» **Task objective**: Give the data below again, word for word.

» **Information supplied**:
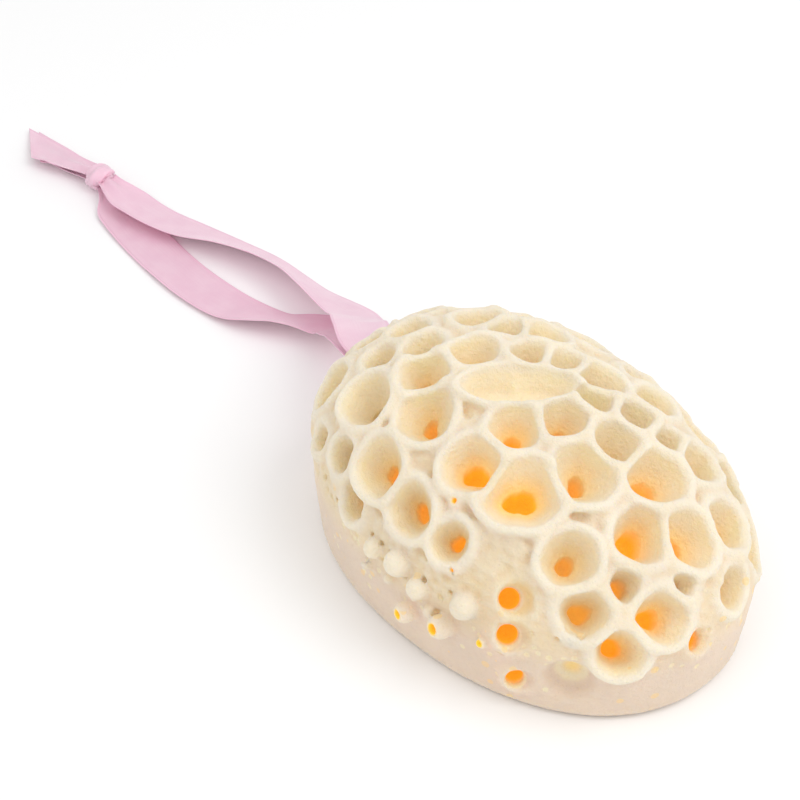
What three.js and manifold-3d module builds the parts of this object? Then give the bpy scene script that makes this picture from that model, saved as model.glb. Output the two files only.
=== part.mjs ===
// A moulded foam bath sponge shaped like a honeycomb sea sponge, with a satin hanging ribbon.
//
// Millimetres, +Z up. The origin is at the middle of the flat underside.
// The sponge's long axis runs along X. The ribbon leaves the end at -X, droops to
// the surface the sponge rests on, and lies on it as far as its knot and its two tails.

import * as THREE from "three";
import { mergeVertices } from "three/addons/utils/BufferGeometryUtils.js";
import Module from "manifold-3d";

const wasm = await Module();
wasm.setup();

// ---------------------------------------------------------------- driving dimensions

// The foam body: an oval base, a short steep wall, and a dome above it.
const HALF_LENGTH = 61.5;
const HALF_WIDTH = 43;
const WALL_HEIGHT = 16.5;
const SKIN_HEIGHT = 55;
const OVAL_POWER = 2.15;
const CROWN_SHIFT = -7.5;
const BASE_INSET = 0.95;
const EDGE_ROUNDING = 1.2;
const BODY_SEGMENTS = 28;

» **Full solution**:
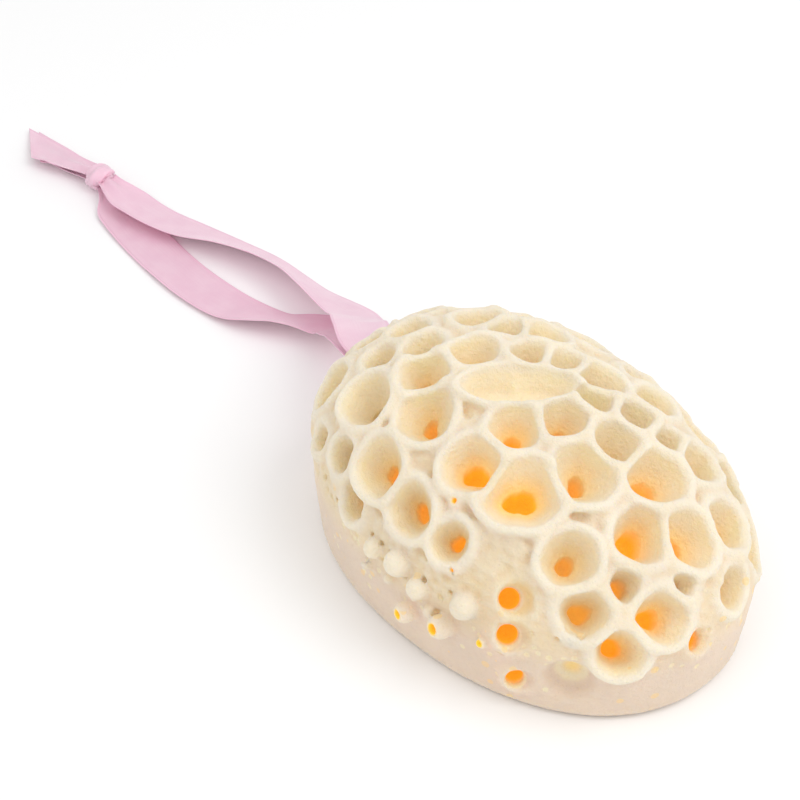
What three.js and manifold-3d module builds the parts of this object? Then give the bpy scene script that makes this picture from that model, saved as model.glb. Output the two files only.
=== part.mjs ===
// A moulded foam bath sponge shaped like a honeycomb sea sponge, with a satin hanging ribbon.
//
// Millimetres, +Z up. The origin is at the middle of the flat underside.
// The sponge's long axis runs along X. The ribbon leaves the end at -X, droops to
// the surface the sponge rests on, and lies on it as far as its knot and its two tails.

import * as THREE from "three";
import { mergeVertices } from "three/addons/utils/BufferGeometryUtils.js";
import Module from "manifold-3d";

const wasm = await Module();
wasm.setup();

// ---------------------------------------------------------------- driving dimensions

// The foam body: an oval base, a short steep wall, and a dome above it.
const HALF_LENGTH = 61.5;
const HALF_WIDTH = 43;
const WALL_HEIGHT = 16.5;
const SKIN_HEIGHT = 55;
const OVAL_POWER = 2.15;
const CROWN_SHIFT = -7.5;
const BASE_INSET = 0.95;
const EDGE_ROUNDING = 1.2;
const BODY_SEGMENTS = 28;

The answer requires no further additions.